** Begin Source excerpt **
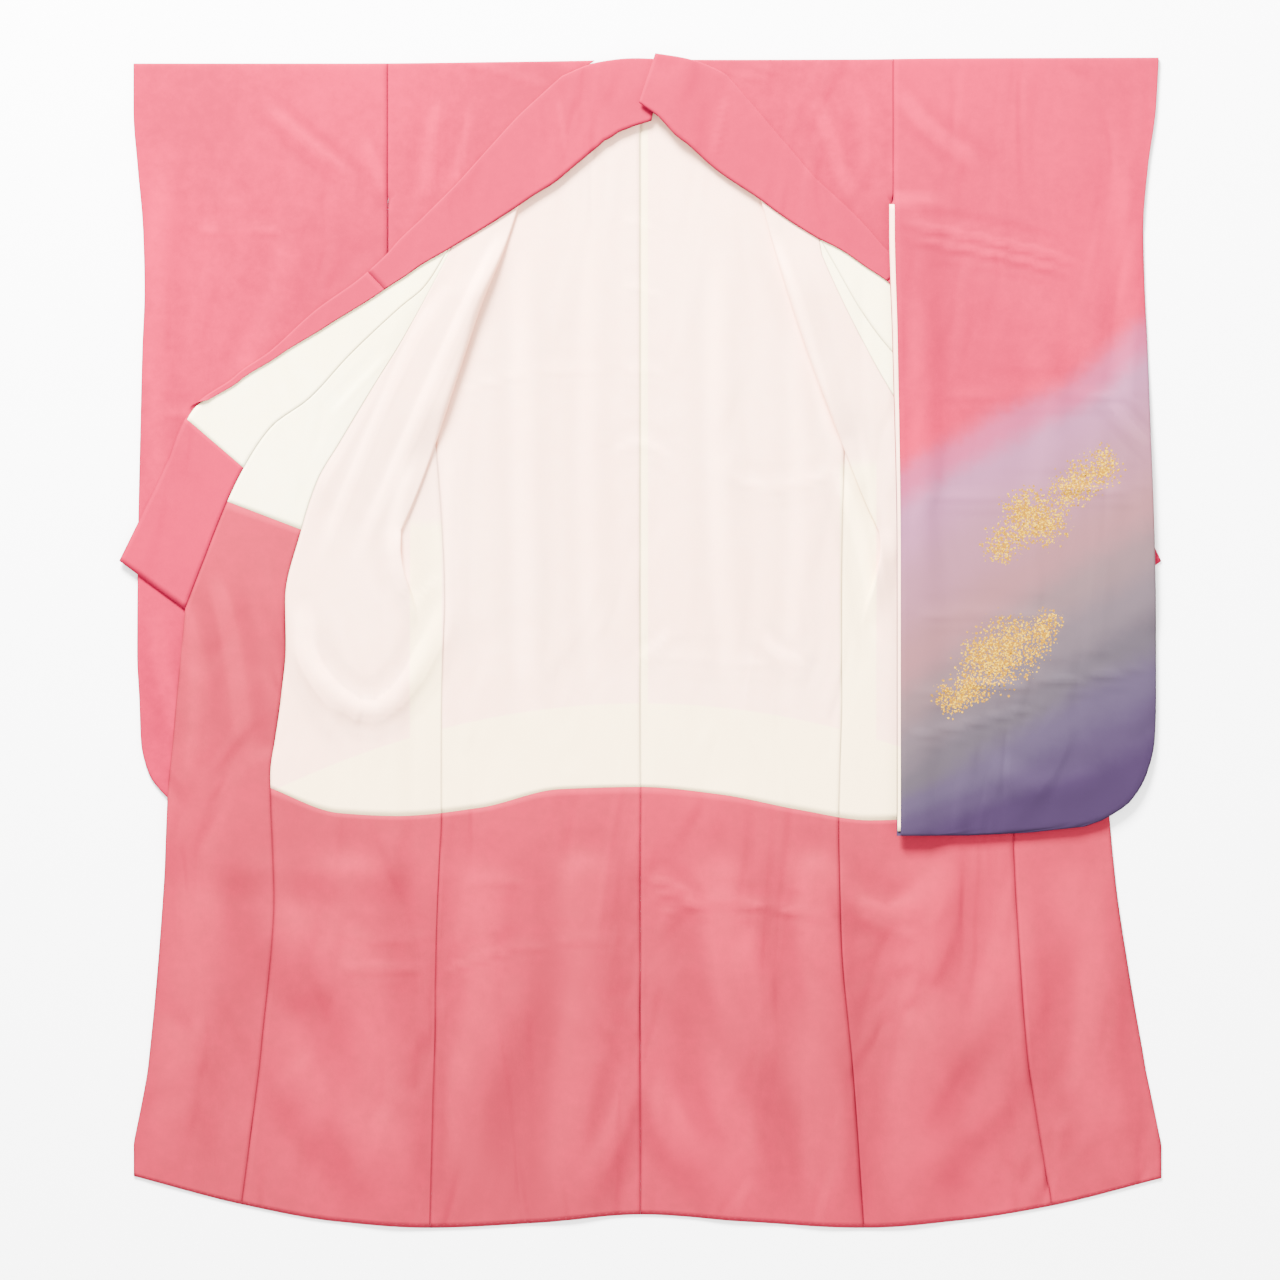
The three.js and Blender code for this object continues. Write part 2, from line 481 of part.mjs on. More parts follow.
function facingOut(vertices, index) {
  const geometry = new THREE.BufferGeometry();
  geometry.setAttribute("position", new THREE.Float32BufferAttribute(vertices, 3));
  let volume = 0;
  const corner = (k) => new THREE.Vector3().fromArray(vertices, 3 * index[k]);
  for (let k = 0; k < index.length; k += 3) volume += corner(k).dot(corner(k + 1).cross(corner(k + 2)));
  if (volume < 0) for (let k = 0; k < index.length; k += 3) [index[k + 1], index[k + 2]] = [index[k + 2], index[k + 1]];
  geometry.setIndex(index);
  return geometry;
}

// A block between two heights over a grid of plan points
function block(grid, low, high) {
  const middle = grid.map((row) => row.map(([x, y]) => flatPoint(x, y, (low(x, y) + high(x, y)) / 2)));
  const rows = middle.length;
  const shell = wall(middle, 1, 0);
  const places = shell.getAttribute("position");
  for (let k = 0; k < places.count; k += 1) {
    const level = k < rows * middle[0].length ? high : low;
    places.setZ(k, level(places.getX(k), places.getY(k)));
  }
  return shell;
}

// Floor of a sleeve: the right one lies flat, the left one lies on its front and the turned collar
const belowArmhole = (y) => smooth((ARMHOLE_END_Y + 2 - y) / ARMHOLE_STEP);
const sleeveFloor = (side, x, y) => (side === "right" ? 0
  : belowArmhole(y) * (UNDER_FRONT * pastSide(x)
    + SLEEVE_ON_BUNDLE * lift(BUNDLE_OUTLINE, x, y, BUNDLE_MARGIN, BUNDLE_RAMP)));

const wasm = await Module();
wasm.setup();
function solidOf(geometry) {
  const bare = mergeVertices(geometry.deleteAttribute("normal"), 1e-4);
  return new wasm.Manifold(new wasm.Mesh({
    numProp: 3, vertProperties: bare.getAttribute("position").array, triVerts: new Uint32Array(bare.index.array),
  }));
}
function geometryOf(solid) {
  const { vertProperties, triVerts } = solid.getMesh();
  const geometry = new THREE.BufferGeometry();
  geometry.setAttribute("position", new THREE.BufferAttribute(new Float32Array(vertProperties), 3));
  geometry.setIndex(new THREE.BufferAttribute(new Uint32Array(triVerts), 1));
  return geometry;
}

// A sleeve is a flat bag, open along the body side and at the wrist
const sleeveInner = (side, y) => (side === "left" && y < FURI_START_Y ? FURI_REACH : ARMHOLE_REACH + SEAM_INSET);
const SLEEVE_COLUMNS = [376, 420, 490, 560, 620];
function sleeveOutline(side, rows, innerBy, outerBy) {
  return rows.map((v) => {
    const inner = sleeveInner(side, v) + innerBy;
    const outer = curve(SLEEVE_EDGE, "y", side, v) + outerBy(v);
    const rim = outer - SLEEVE_RIM;
    const spread = SLEEVE_COLUMNS.map((reach, k) => Math.min(reach, mix(inner, rim, (k + 1) / 6)));
    return [inner, ...spread, rim, outer].map((reach) => {
      const x = signOf(side) * reach;
      return [x, rowY(v, x)];
    });
  });
}
function sleeve(side) {
  const floor = (x, y) => sleeveFloor(side, x, y);
  const bag = solidOf(block(sleeveOutline(side, SLEEVE_ROWS, 0, () => 0), floor, (x, y) => floor(x, y) + SLEEVE_HEIGHT));
  const hollowRows = SLEEVE_ROWS.slice(1, -1);
  const reachOut = (v) => (v > WRIST_END_Y ? 3 : -SLEEVE_RIM);
  const hollow = solidOf(block(sleeveOutline(side, hollowRows, -3, reachOut),
    (x, y) => floor(x, y) + CLOTH, (x, y) => floor(x, y) + SLEEVE_HEIGHT - CLOTH));
  let made = bag.subtract(hollow);
  if (side === "left") {
    const strip = SLEEVE_ROWS.filter((v) => v < 590).map((v) => [FURI_REACH - 4, FURI_TOP_REACH].map((x) => [x, v]));
    strip.push([[FURI_REACH - 4, -270], [FURI_TOP_REACH, -270]]);
    made = made.subtract(solidOf(block(strip, (x, y) => floor(x, y) + CLOTH,
      (x, y) => floor(x, y) + 2 * SLEEVE_HEIGHT)));
  }
  return geometryOf(made);
}
function sleeveLining() {
  const rows = SLEEVE_ROWS.filter((v) => v <= LINING_STRIP_TOP_Y && v > LINING_STRIP_END_Y);
  return rows.map((v) => [sleeveInner("left", v) + 1, ...SLEEVE_COLUMNS.slice(0, 2)].map((x) =>
    flatPoint(x, v, sleeveFloor("left", x, v) + PLY + CLOTH / 2)));
}

const furisode = new THREE.Group();
function piece(name, geometry, color) {
  const mesh = new THREE.Mesh(geometry, new THREE.MeshStandardMaterial({ color, roughness: 0.62, metalness: 0 }));
  mesh.name = name;
  furisode.add(mesh);
}
const ply = (grid, by) => wall(grid.map((row) => row.map((point) => offset(point, by))));
const upTo = (rows, v) => rows.filter((row) => row >= v);
const downFrom = (rows, v) => rows.filter((row) => row <= v);

for (const side of ["right", "left"]) {
  const back = (rows) => rows.map((v) => backRow(side, v));
  piece(`back_${side}`, ply(back(BACK_ROWS), OUTER), COLOURS.pink);
  piece(`back_lining_${side}`, ply(back(upTo(BACK_ROWS, LINING_END_V)), LINING), COLOURS.white);
  piece(`back_skirt_${side}`, ply(back(downFrom(BACK_ROWS, LINING_END_V)), LINING), COLOURS.skirt);
  const front = (rows) => rows.map((v) => frontRow(side, v));
  piece(`front_${side}`, ply(front(BODY_ROWS), OUTER), COLOURS.pink);
  piece(`front_lining_${side}`, ply(front(upTo(BODY_ROWS, LINING_END_V)), LINING), COLOURS.white);
  piece(`front_skirt_${side}`, ply(front(downFrom(BODY_ROWS, LINING_END_V)), LINING), COLOURS.skirt);
  const overlapRows = downFrom(BODY_ROWS, OVERLAP_TOP_V);
  const overlap = (rows) => rows.map((v) => overlapRow(side, v));
  piece(`okumi_${side}`, ply(overlap(overlapRows), OUTER), COLOURS.pink);
  piece(`okumi_lining_${side}`, ply(overlap(upTo(overlapRows, OVERLAP_LINING_END_V)), LINING), COLOURS.cream);
  piece(`okumi_skirt_${side}`, ply(overlap(downFrom(overlapRows, OVERLAP_LINING_END_V)), LINING), COLOURS.skirt);
  const nape = side === "right" ? NAPE_RIGHT : NAPE_LEFT;
  const overCollar = [...nape, ...upTo(COLLAR_ROWS, OVER_COLLAR_END_V).map((v) => collarAt(side, v))];
  piece(`over_collar_${side}`, wall(overCollar.map((row) => collarStation(side, row))), COLOURS.collar);
  const folded = downFrom(COLLAR_ROWS, OVER_COLLAR_END_V).filter((v) => v > UNTURN_ROWS[0]);
  const open = downFrom(COLLAR_ROWS, FACING_TOP_V);
  const collar = [
    ...folded.map((v) => collarStation(side, collarAt(side, v))),
    ...UNTURN_ROWS.map((v, k) => collarStation(side, collarAt(side, v), UNTURN_SHARES[k])),
    ...open.map((v) => collarStation(side, collarAt(side, v), 0)),
  ];
  piece(`collar_${side}`, wall(collar), COLOURS.collar);
  const lined = [...downFrom(COLLAR_ROWS, COLLAR_LINING_TOP_V).filter((v) => v > FACING_TOP_V), ...UNTURN_ROWS,
    FACING_TOP_V];
  piece(`collar_lining_${side}`, wall(lined.map((v) => collarLiningRow(side, v))), COLOURS.cream);
  piece(`collar_facing_${side}`, wall(open.map((v) => collarLiningRow(side, v, 0))), COLOURS.collar);
  piece(`sleeve_${side}`, sleeve(side), COLOURS.pink);
}
piece("sleeve_lining_left", wall(sleeveLining()), COLOURS.white);

export default furisode;
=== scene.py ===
"""A lined furisode laid open on its back, seen from straight above.

The tables below hold the garment's lines in millimetres in the row frame: +Y runs to the shoulders, +Z up off
the floor, minus X is the wearer's right. "Reach" is a distance from the centre back seam towards either side,
and a "row" is a line across the cloth, named by its height on a straight garment.
"""
import sys

import logging
import math
from collections.abc import Iterable, Mapping, Sequence
from dataclasses import dataclass, field
from enum import Enum

import bpy
import numpy as np
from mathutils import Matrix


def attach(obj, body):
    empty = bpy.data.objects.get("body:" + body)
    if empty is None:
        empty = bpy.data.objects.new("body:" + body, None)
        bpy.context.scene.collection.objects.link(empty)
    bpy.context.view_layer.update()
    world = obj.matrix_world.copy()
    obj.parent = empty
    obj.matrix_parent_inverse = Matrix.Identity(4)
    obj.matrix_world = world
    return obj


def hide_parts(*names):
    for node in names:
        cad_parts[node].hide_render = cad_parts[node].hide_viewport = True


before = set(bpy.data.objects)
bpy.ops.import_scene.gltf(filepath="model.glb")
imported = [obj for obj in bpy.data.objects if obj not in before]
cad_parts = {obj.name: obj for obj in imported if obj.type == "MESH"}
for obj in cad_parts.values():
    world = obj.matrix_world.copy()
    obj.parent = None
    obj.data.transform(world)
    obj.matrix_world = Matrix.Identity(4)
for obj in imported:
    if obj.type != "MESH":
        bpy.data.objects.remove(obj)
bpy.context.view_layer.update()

LOG = logging.getLogger("furisode")
MM = 0.001
Array = np.ndarray


class Side(Enum):
    """The wearer's side of the garment, with the sign of its X."""

    RIGHT = -1.0
    LEFT = 1.0

    @property
    def label(self) -> str:
        """Name of the side as the pieces carry it.

        Returns:
            The name.
        """
        return self.name.lower()


class Layer(Enum):
    """Cloths of a lined panel, with their distance from the middle line between the two."""

    OUTER = -1.0
    LINING = 0.75


# Sizes that the whole garment shares, in millimetres

PLY = 1.5  # from one cloth to the next in a stack
MIDDLE = 1.35  # middle line of the lowest pair above the floor
UNDER_FRONT = 4 * PLY  # the two pairs of cloths below the top one
SHELL = 0.6  # thickness of a cloth
SEAM_INSET = 0.07  # each panel ends this far short of its seam line
ROW_STEP = 8.0  # distance between the rows of a grid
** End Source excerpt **
Requirement: Look through the lines above and collect those with the word "imported".

Answer to this exercise:
imported = [obj for obj in bpy.data.objects if obj not in before]
cad_parts = {obj.name: obj for obj in imported if obj.type == "MESH"}
for obj in imported:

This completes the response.